Two College professors secure Guggenheims
For the fifth time in College history, not one but two Dartmouth faculty -- economics Professor Douglas Irwin and history Professor Bruce Nelson -- have been awarded prestigious fellowships from the Guggenheim Foundation.
The foundation awards fellowships on the basis of notable achievement in the past and exceptional promise for future accomplishment. This year, 184 fellowships were awarded from a pool of 2,800 applications. The average award given to each recipient is $37,000.
Since the first fellowships were awarded in 1925, 32 Dartmouth faculty have won the award. In 1985, Dartmouth was surprised with three in one year. Last year the College also had two of the highly prestigious fellowships awarded to its faculty and one the year before that.
Nelson will be writing a book with the working topic, "Making 'Race' and 'Nation' in Ireland and the Irish Diaspora."
Douglas specializes in the history of U.S. trade policy, and also plans to use the Guggenheim award to further his goal of offering the first comprehensive examination of the subject since 1930.
Douglas' goals for his fellowship are anything but humble: noting that the 1930 text is "still used as a valuable resource, even now." Douglas hopes his own will be used for next 50 years as well.
In updating the previous text, Douglas will include not only information on trade events since the '30s but also improved interpretations and analyses of U.S. trade policy history using information gathered in the years since the classic text was written.
Douglas will be staying at Dartmouth throughout the project, even for the two or three terms he will be taking off from teaching courses.
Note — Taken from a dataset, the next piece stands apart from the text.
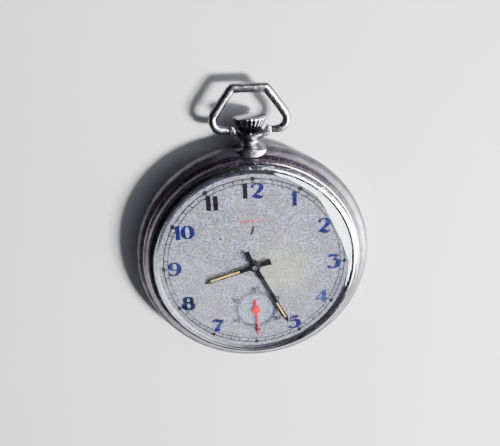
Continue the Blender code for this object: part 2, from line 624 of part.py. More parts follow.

The Baker/Berry Library, he said, "is really great for the resources I need."
He estimated the ambitious project would take him about five years, even with the year or so the Guggenheim award allows him to take off.
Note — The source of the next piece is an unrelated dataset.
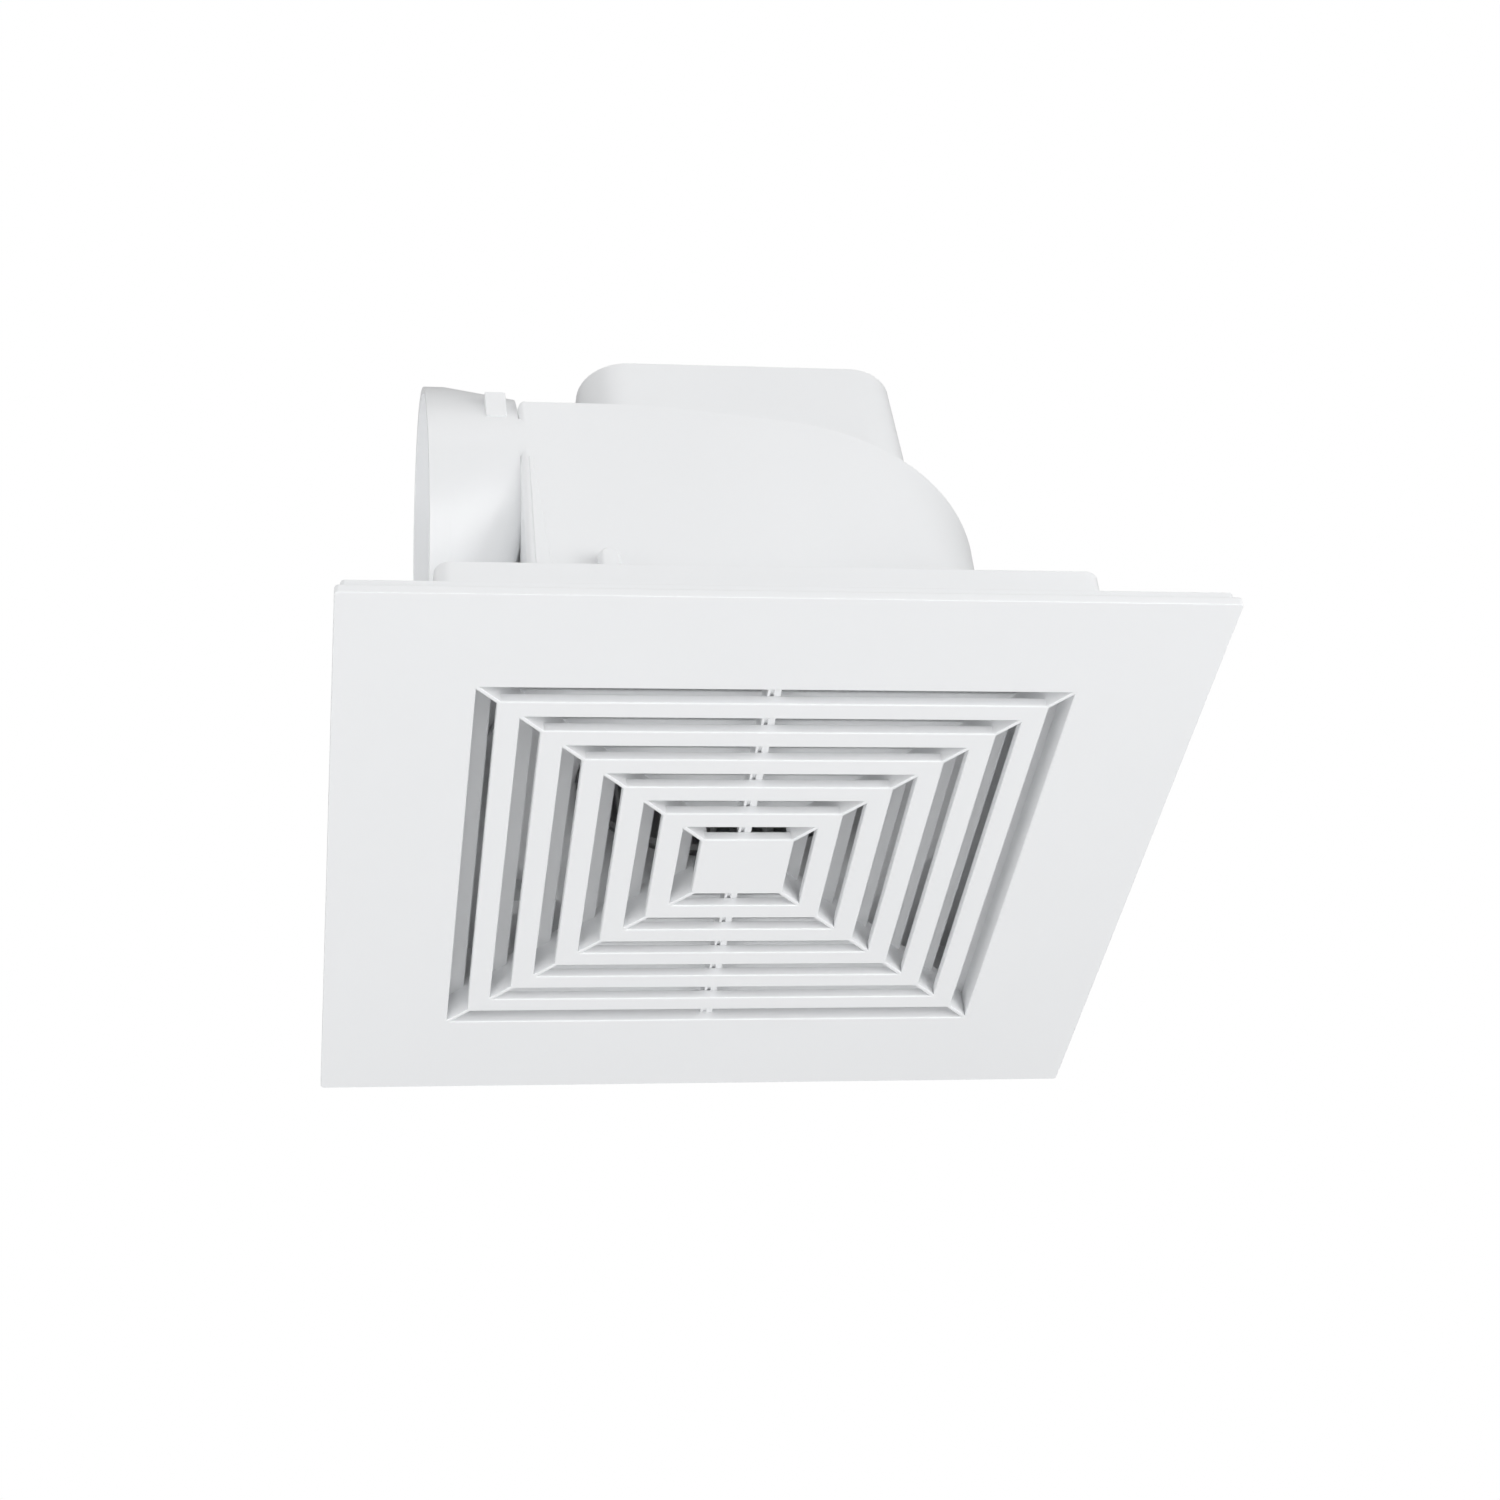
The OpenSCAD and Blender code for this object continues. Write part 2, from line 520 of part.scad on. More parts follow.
// ---------- electrical connection ----------
module terminal_box() color([0.9, 0.91, 0.91]) translate([term_c[0], term_c[1], 0]) difference() {
  plate(term_s, term_s, 2, box_top, term_top);
  difference() {
    plate(term_s - 3.2, term_s - 3.2, 1, box_top + 1.6, term_top + 1);
    post([10.5, 10.5], 2.8, box_top, term_top);
  }
  post([10.5, 10.5], 1.55, 46, term_top + 1);
  // cable entry in the outer wall
  translate([term_s / 2 - 4, 0, 46]) rotate([0, 90, 0]) cylinder(h = 8, r = 5.2);
  for (s = [-1, 1]) post([s * 9.8, 0], 1.45, box_top - 1, box_top + 3);
}
module terminal_lid() color([0.9, 0.91, 0.91]) translate([term_c[0], term_c[1], 0]) difference() {
  plate(term_s, term_s, 2, term_top, term_top + 1.8);
  post([70 - term_c[0], 74 - term_c[1]], 4.6, 54, 58);
  post([10.5, 10.5], 1.6, 46, 58);
}
module terminal_lid_screw() color([0.75, 0.75, 0.77]) screw(term_c + [10.5, 10.5], term_top + 1.8, 48);
module terminal_box_screws() color([0.75, 0.75, 0.77])
  for (t = [-1, 1]) screw(term_c + [t * 9.8, 0], box_top + 1.6, roof_z + 0.1, 2.6, 1.6, 1.4);
module terminal_block() color([0.85, 0.85, 0.82]) translate([term_c[0], term_c[1], 0]) difference() {
  block(-12.6, 5.6, -12.6, -3.6, box_top + 1.6, 46.5);
  for (i = [0:2]) {
    post([-9.6 + i * 6, -8.1], 1.7, 40, 48);
    translate([-9.6 + i * 6, -14, 40]) rotate([-90, 0, 0]) cylinder(h = 12, r = 1.2);
  }
}
module terminal_block_screws() color([0.78, 0.7, 0.4]) translate([term_c[0], term_c[1], 0]) for (i = [0:2])
  difference() {
    post([-9.6 + i * 6, -8.1], 1.66, 41.6, 45.2);
    translate([-9.6 + i * 6, -8.1, 45.2]) cube([0.6, 4, 1.2], center = true);
  }
// rubber ring in the supply cable entry
module cable_grommet() color([0.15, 0.15, 0.16]) translate([term_c[0] + term_s / 2, term_c[1], 46]) rotate([0, 90, 0])
  difference() {
    union() {
      translate([0, 0, -2.9]) cylinder(h = 1.2, r = 6.6);
      translate([0, 0, -1.8]) cylinder(h = 2, r = 5.15);
      translate([0, 0, 0]) cylinder(h = 1.6, r = 6.6);
    }
    translate([0, 0, -4]) cylinder(h = 8, r = 3.6);
  }
// rubber rings where the motor lead passes the cover and the terminal lid
module lead_grommets() color([0.15, 0.15, 0.16]) {
  translate([38, 0, 108]) rotate([-90, 0, 0]) difference() {
    union() {
      translate([0, 0, 49.7]) cylinder(h = 1.4, r = 5.4);
      translate([0, 0, 46.2]) cylinder(h = 4, r = 4.5);
    }
    translate([0, 0, 45]) cylinder(h = 8, r = 3.15);
  }
  difference() {
    union() {
      post([70, 74], 5.8, term_top + 1.8, term_top + 3.2);
      post([70, 74], 4.5, term_top - 0.6, term_top + 2);
    }
    post([70, 74], 3.15, 53, 60);
  }
}
// sheathed lead swept along its route
function unit(v) = v / norm(v);
function tan_at(p, i) = unit(p[min(i + 1, len(p) - 1)] - p[max(i - 1, 0)]);
module sweep(p, r, n) {
  ref = [1, -0.4, 0.05];
  pts = [for (i = [0:len(p) - 1]) let (t = tan_at(p, i), u = unit(cross(t, ref)), v = cross(t, u))
    for (k = [0:n - 1]) p[i] + r * (cos(360 * k / n) * u + sin(360 * k / n) * v)];
  m = len(p);
  faces = concat([[for (k = [0:n - 1]) k]],
    [for (i = [0:m - 2], k = [0:n - 1]) [i * n + k, (i + 1) * n + k, (i + 1) * n + (k + 1) % n, i * n + (k + 1) % n]],
    [[for (k = [n - 1:-1:0]) (m - 1) * n + k]]);
  polyhedron(pts, faces, convexity = 4);
}
module motor_lead() color([0.92, 0.92, 0.92]) sweep(lead_pts, 3, 12);

grille_panel();
panel_springs();
housing_box();
spring_brackets();
bracket_rivets();
inlet_ring();
inlet_ring_screws();
volute_casing();
volute_screws();
duct_adaptor();
adaptor_screws();
damper_flap();
damper_pin();
fan_wheel();
wheel_hub_nut();
motor_shaft();
rotor_core();
rotor_end_rings();
stator_core();
stator_windings();
lower_end_shield();
upper_end_shield();
lower_bearing();
upper_bearing();
motor_spacers();
motor_bolts();
rubber_mounts();
mount_screws();
run_capacitor();
motor_cover();
cover_screws();
terminal_box();
terminal_lid();
terminal_lid_screw();
terminal_box_screws();
terminal_block();
terminal_block_screws();
cable_grommet();
lead_grommets();
motor_lead();
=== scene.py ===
import json
import math

import bmesh
import bpy
from mathutils import Matrix, Vector
from mathutils.geometry import tessellate_polygon


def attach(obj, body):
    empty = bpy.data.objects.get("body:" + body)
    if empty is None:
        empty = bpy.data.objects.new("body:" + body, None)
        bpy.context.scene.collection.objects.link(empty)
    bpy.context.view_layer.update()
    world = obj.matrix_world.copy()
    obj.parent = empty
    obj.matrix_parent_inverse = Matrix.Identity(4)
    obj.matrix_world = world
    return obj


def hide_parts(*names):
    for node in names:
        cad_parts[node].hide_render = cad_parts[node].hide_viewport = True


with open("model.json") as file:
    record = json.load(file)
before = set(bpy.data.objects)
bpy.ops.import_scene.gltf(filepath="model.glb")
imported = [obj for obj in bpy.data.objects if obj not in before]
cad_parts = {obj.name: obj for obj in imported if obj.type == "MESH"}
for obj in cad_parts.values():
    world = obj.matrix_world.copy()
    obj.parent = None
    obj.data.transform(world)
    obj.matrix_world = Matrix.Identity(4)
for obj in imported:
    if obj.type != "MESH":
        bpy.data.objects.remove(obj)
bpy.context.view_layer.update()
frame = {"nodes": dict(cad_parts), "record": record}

N = frame["nodes"]
BODY = {n: b for b, ns in frame["record"]["behaviour"]["bodies"].items() for n in ns}
SLOT = {s["node"]: s["material_slot"] for s in frame["record"]["subparts"]}
BASE = {m["slot"]: tuple(m["base_color"][:3]) for m in frame["record"]["materials"]}
MM = 0.001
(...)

Economics department colleague Nancy Marion characterized Douglas as an "excellent economist. He's written some wonderful books that are impressive to professional economists, and easily readable to lay people." She said his new book will have a broad audience, and that she is sure he will do an excellent job.
Nelson's book will investigate the way the Irish thought about themselves as a race and nation in the early 20th century, focusing primarily on the key years between the Easter Rising in 1916 and the formation of the Irish free state in 1922.
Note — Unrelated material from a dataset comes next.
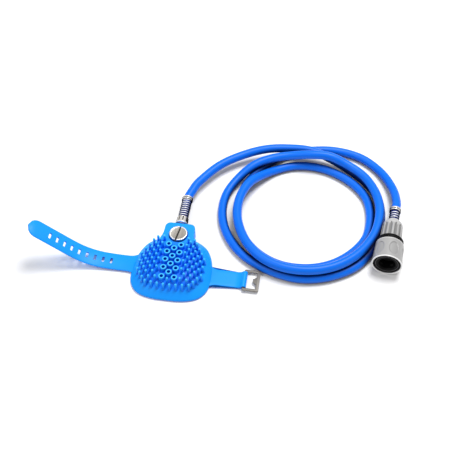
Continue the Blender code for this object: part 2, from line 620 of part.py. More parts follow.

He explained how the Irish viewed themselves as a "race," and said the book will also include their relationship with other races. He described the early 20th century Irish as "a white European people, but also a colonized people, so they had an affinity with people in India and Africa," and other colonized peoples.
Yet at the same time as the Irish were fighting against British colonization, Nelson continued, they still saw themselves as privileged white Europeans.
Nelson said that even then as now, race is a "hot subject," and one of the things his book might illustrate is that "races exist in people's heads, in the eye of the beholder. ... Races change."
Nelson mentioned his interest in social justice today, in both America and the rest of the world, in addition to race and racial justice.
"One thing attractive to me and probably the Guggenheim committee is that usually scholars are trained as historians in a national context, such as Russian history, Spanish history, or American history. But lately there has been a trend of moving outside of national box, in the last couple of decades." Nelson claimed that the book will be a multinational, trans-Atlantic account.
He couldn't predict when the book will be finished, but he intends on researching in New York and Boston, and spending the fall in Ireland.
History department chair Mary Kelley, glowingly described Nelson as an "extraordinary professor. We in the department are absolutely delighted. The scholarship was well deserved."